Unfortunately, Perry was one of those no votes, saying the bill amounted to "political posturing" and "doesn't even help the people."

It's important to note the bill gave the National Flood Insurance Program more borrowing authority so it can pay about 115,000 claims for people whose homes and businesses were hit by the storm, as well as about 5,000 unrelated claims.

The Federal Emergency Management Agency had warned that the program would run out of money this week if Congress didn't provide additional borrowing authority.

We'd say that bill is going to help people. And the only people posturing are those who try to deny that.

Was there pork in the Senate's $60 billion Sandy relief bill, the one the House failed to act on by session's end? By many accounts, yes.

But that wasn't the case with the $9.7 billion bill approved by the new House.

No, Perry and the other 66 Republicans who voted against it didn't blame pork. Instead, their beef was that the bill didn't cut spending to offset the emergency relief and that some of the funds wouldn't be available until 2014.

Did he not consider that these people trying to rebuild their lives need help now, will almost certainly need help a year from now and likely for years after that?

For example, aid to victims of Hurricane Katrina -- which was approved by Congress within 10 days, by the way -- is still being distributed seven years later.

Perry was no mystery to the voters of the 4th Congressional District, who should have been familiar with the conservative record he built in the state House of Representatives.

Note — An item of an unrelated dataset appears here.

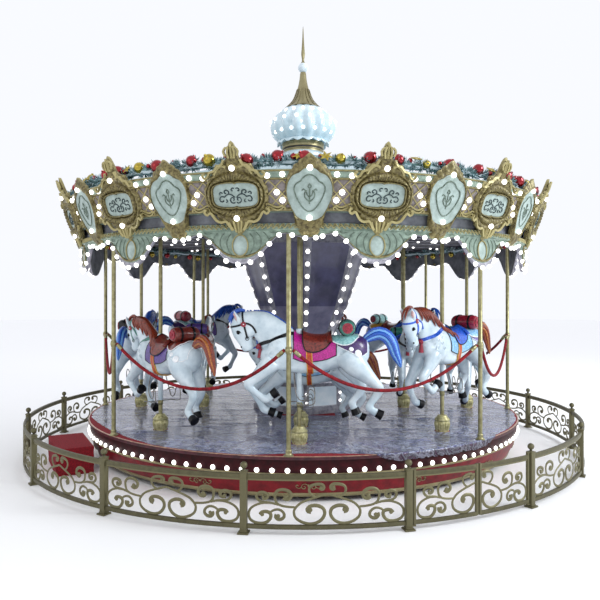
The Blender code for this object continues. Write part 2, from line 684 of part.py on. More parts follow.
def leaf_mesh(name, side):
    """Half a gate, hung at the bay's first post (side -1) or at its last one (side 1)."""
    middle = BAY_LENGTH / 2.0
    half_stile = STILE_WIDTH / 2.0
    hinge = middle + side * (middle - HINGE_OFFSET)
    meeting = middle + side * (LEAF_MEETING_GAP / 2.0 + half_stile)
    near, far = sorted((hinge, meeting))
    base = fence_block(hinge - half_stile, hinge + half_stile, LEAF_BOTTOM, LEAF_TOP, STILE_WIDTH)
    bodies = [fence_block(meeting - half_stile, meeting + half_stile, LEAF_BOTTOM + 0.005, LEAF_TOP - 0.005,
                          STILE_WIDTH),
              fence_block(near, far, *TOP_RAIL, RAIL_DEPTH - 0.008, steps=2),
              fence_block(near, far, BOTTOM_RAIL[0] + 0.006, BOTTOM_RAIL[1], RAIL_DEPTH - 0.008, steps=2)]
    vine = [(middle + side * max(distance * 0.93, LEAF_MEETING_GAP), height) for distance, height in VINE]
    volute = [(middle + side * distance, height) for distance, height in VOLUTE]
    bodies += [scroll_bar(vine), scroll_bar(volute)]
    leaf = combine(base, bodies)
    bmesh.ops.translate(leaf, verts=leaf.verts[:], vec=-fence_point(hinge, 0.0, 0.0))
    return to_mesh(leaf, name), fence_point(hinge, 0.0, 0.0)


def add_fence(material):
    """Fourteen fixed bays and two double gates."""
    plain = fence_panel_mesh("fence_panel")
    before_gate = fence_panel_mesh("fence_panel_before_gate", end_post=True)
    after_gate = fence_panel_mesh("fence_panel_after_gate", start_lug=-1)
    leaves = {"left": leaf_mesh("gate_leaf_left", -1), "right": leaf_mesh("gate_leaf_right", 1)}
    panel_number = 1
    for bay in range(FENCE_BAYS):
        angle = FENCE_TURN + TURN * bay / FENCE_BAYS
        if bay in GATE_BAYS:
            gate_number = GATE_BAYS.index(bay) + 1
            for side, (mesh, hinge) in leaves.items():
                place = Matrix.Rotation(angle, 3, "Z") @ hinge
                add_object(f"gate_{gate_number}_{side}_leaf", mesh, material, location=place, turn=angle)
            continue
        mesh = plain
        if bay + 1 in GATE_BAYS:
            mesh = before_gate
        if bay - 1 in GATE_BAYS:
            mesh = after_gate
        add_object(f"fence_panel_{panel_number:02d}", mesh, material, turn=angle)
        panel_number += 1


def add_ground_pieces(carpet, steel):
    """The boarding step by the second gate, and the pedestal and beams that carry the platform."""
    half = STEP_WIDTH / 2.0
    step = block((-half, -STEP_FAR, 0.0), (half, -STEP_NEAR, STEP_HEIGHT))
    bmesh.ops.bevel(step, geom=[edge for edge in step.edges if edge.calc_length() > 0.3
                                and min(v.co.z for v in edge.verts) > 0.1],
                    offset=0.012, segments=1, affect="EDGES")
    add_object("boarding_step", to_mesh(step, "boarding_step"), carpet, turn=STEP_TURN)
    top = PLATFORM_TOP - PLATFORM_THICKNESS - SEAT_GAP
    pedestal = turned(((0.0, 0.0), (PEDESTAL_RADIUS, 0.0), (PEDESTAL_RADIUS, top), (0.0, top)), 16)
    beams = []
    for number in range(OUTER_HORSES):
        beam = block((-GROUND_BEAM_WIDTH / 2, -GROUND_BEAM_LENGTH, 0.0),
                     (GROUND_BEAM_WIDTH / 2, -0.2, GROUND_BEAM_HEIGHT))
        bmesh.ops.rotate(beam, verts=beam.verts[:], cent=(0.0, 0.0, 0.0),
                         matrix=Matrix.Rotation(HORSE_TURN + TURN * (number + 0.5) / OUTER_HORSES, 3, "Z"))
        beams.append(beam)
    add_object("base_frame", to_mesh(combine(pedestal, beams), "base_frame"), steel)


def build_carousel():
    """Make every piece."""
    clear_scene()
    brass = make_material("brass", "#9a8a4c", 0.35, 0.9)
    gilt = make_material("gilt", "#8f7f45", 0.45, 0.6)
    carpet = make_material("red_carpet", "#7d1026", 0.9)
    apron_paint = make_material("apron_paint", "#8c1420", 0.4)
    velvet = make_material("velvet", "#a30f24", 0.85)
    horse_gelcoat = make_material("horse_gelcoat", "#e6f0f2", 0.25)
    column_paint = make_material("column_paint", "#8b8fa8", 0.5)
    ceiling_paint = make_material("ceiling_paint", "#2b2c3c", 0.7)
    board_paint = make_material("board_paint", "#b7bda4", 0.5)
    valance_paint = make_material("valance_paint", "#b9c9bd", 0.5)
    roof_paint = make_material("roof_paint", "#cfd8e2", 0.6)
    fir = make_material("fir", "#5c8088", 0.9)
    dome_shell = make_material("dome_shell", "#dfe6ee", 0.35)
    fence_paint = make_material("fence_paint", "#75714f", 0.5, 0.4)
    steel = make_material("painted_steel", "#3a3a3d", 0.5, 0.3)

    rotor = bpy.data.objects.new("rotor", None)
    bpy.context.collection.objects.link(rotor)

    add_ground_pieces(carpet, steel)
    add_fence(fence_paint)
    add_platform(rotor, brass, carpet)
    add_apron(rotor, apron_paint)
    add_rim_poles(rotor, brass)
    add_ropes(rotor, velvet)
    add_column(rotor, column_paint)
    add_ceiling(rotor, ceiling_paint)
    add_canopy_frame(rotor, gilt)
    add_rounding_board(rotor, board_paint)
    add_valance(rotor, valance_paint)
    add_roof(rotor, roof_paint)
    add_garland(rotor, fir)
    add_dome(rotor, dome_shell, gilt)
    add_horses(rotor, horse_gelcoat)


build_carousel()
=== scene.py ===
import math
import random

import bmesh
import bpy
from mathutils import Matrix, Vector, noise
from mathutils.bvhtree import BVHTree


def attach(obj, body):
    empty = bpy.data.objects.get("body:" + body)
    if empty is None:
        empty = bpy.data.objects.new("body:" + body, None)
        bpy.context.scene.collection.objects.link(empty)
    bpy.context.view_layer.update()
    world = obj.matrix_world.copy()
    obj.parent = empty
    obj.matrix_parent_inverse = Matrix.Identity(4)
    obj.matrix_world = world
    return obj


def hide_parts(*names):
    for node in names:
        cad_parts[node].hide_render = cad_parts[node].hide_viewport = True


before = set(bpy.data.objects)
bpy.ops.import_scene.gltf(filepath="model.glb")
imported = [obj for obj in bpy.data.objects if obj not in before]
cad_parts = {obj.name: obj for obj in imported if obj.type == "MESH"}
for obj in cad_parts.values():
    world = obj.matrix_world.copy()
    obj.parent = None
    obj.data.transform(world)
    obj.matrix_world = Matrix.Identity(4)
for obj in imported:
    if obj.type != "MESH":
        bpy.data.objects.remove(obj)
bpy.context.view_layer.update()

# Studio: a pale floor and soft lamps all round, seen from where the photograph was taken.
# The camera stands 8.5 m in front of the carousel's axis at eye height and looks level.
TURN = 2.0 * math.pi
CAMERA_LENS = 37.75
CAMERA_PLACE = (0.0, -8.469, 1.868)
CAMERA_TURN = (math.radians(90.09), 0.0, math.radians(0.28))
LAMPS_AIM = Vector((0.0, 0.0, 2.2))


def linear(hex_colour):
    """The linear red, green, blue and alpha of an sRGB hex colour."""
    channels = [int(hex_colour[i:i + 2], 16) / 255.0 for i in (1, 3, 5)]
    return (*(c / 12.92 if c <= 0.04045 else ((c + 0.055) / 1.055) ** 2.4 for c in channels), 1.0)


def add_node(tree, kind, inputs=None, **settings):
    """Add a node with its settings. Inputs map a socket's name or number to a value or to another socket."""
    made = tree.nodes.new(kind)
    for key, value in settings.items():
        setattr(made, key, value)
    for key, value in (inputs or {}).items():
        if isinstance(value, bpy.types.NodeSocket):
            tree.links.new(value, made.inputs[key])
        else:
            made.inputs[key].default_value = value
    return made


def new_finish(name, **values):
    """A Principled material, with the values that are even all over set on the shader itself."""
    material = bpy.data.materials.new(name)
    material.use_nodes = True
    shader = material.node_tree.nodes["Principled BSDF"]
    for socket, value in values.items():
        shader.inputs[socket.replace("_", " ")].default_value = value
    return material, material.node_tree, shader


def add_area_lamp(name, place, size, watts, colour):
    """A square soft lamp that points at the middle of the carousel."""
    lamp = bpy.data.lights.new(name, "AREA")
    lamp.size = size
    lamp.energy = watts
    lamp.color = linear(colour)[:3]
    holder = bpy.data.objects.new(name, lamp)
    holder.location = place
    holder.rotation_euler = (LAMPS_AIM - Vector(place)).to_track_quat("-Z", "Y").to_euler()
    bpy.context.scene.collection.objects.link(holder)


camera_data = bpy.data.cameras.new("camera")
camera_data.sensor_fit = "HORIZONTAL"
camera_data.sensor_width = 36.0
camera_data.lens = CAMERA_LENS
camera = bpy.data.objects.new("camera", camera_data)
camera.location = CAMERA_PLACE
camera.rotation_euler = CAMERA_TURN
bpy.context.scene.collection.objects.link(camera)
bpy.context.scene.camera = camera

add_area_lamp("key_lamp", (10.0, -5.0, 6.5), 4.0, 820.0, "#f6fbff")
add_area_lamp("fill_lamp", (-7.5, -9.5, 6.0), 6.0, 90.0, "#fff6ea")
add_area_lamp("back_lamp", (2.0, 10.5, 8.5), 6.0, 120.0, "#f2f5ff")

world = bpy.data.worlds.new("studio_air")
world.use_nodes = True
world.node_tree.nodes["Background"].inputs["Color"].default_value = linear("#f7f9ff")
world.node_tree.nodes["Background"].inputs["Strength"].default_value = 1.02
bpy.context.scene.world = world
bpy.context.scene.view_settings.view_transform = "Standard"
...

For last year's primary election, Perry raced a crowded GOP field to the right and won. However, he moved more to the center for the General Election, giving us hope that a more moderate Perry might be the one to represent us in Congress.

That's not looking likely.

Perhaps Perry couldn't wait to establish his fiscal conservative bona fides in Washington.

We wish he had.

There will be plenty of opportunities ahead -- ones that won't hold disaster victims hostage to his views.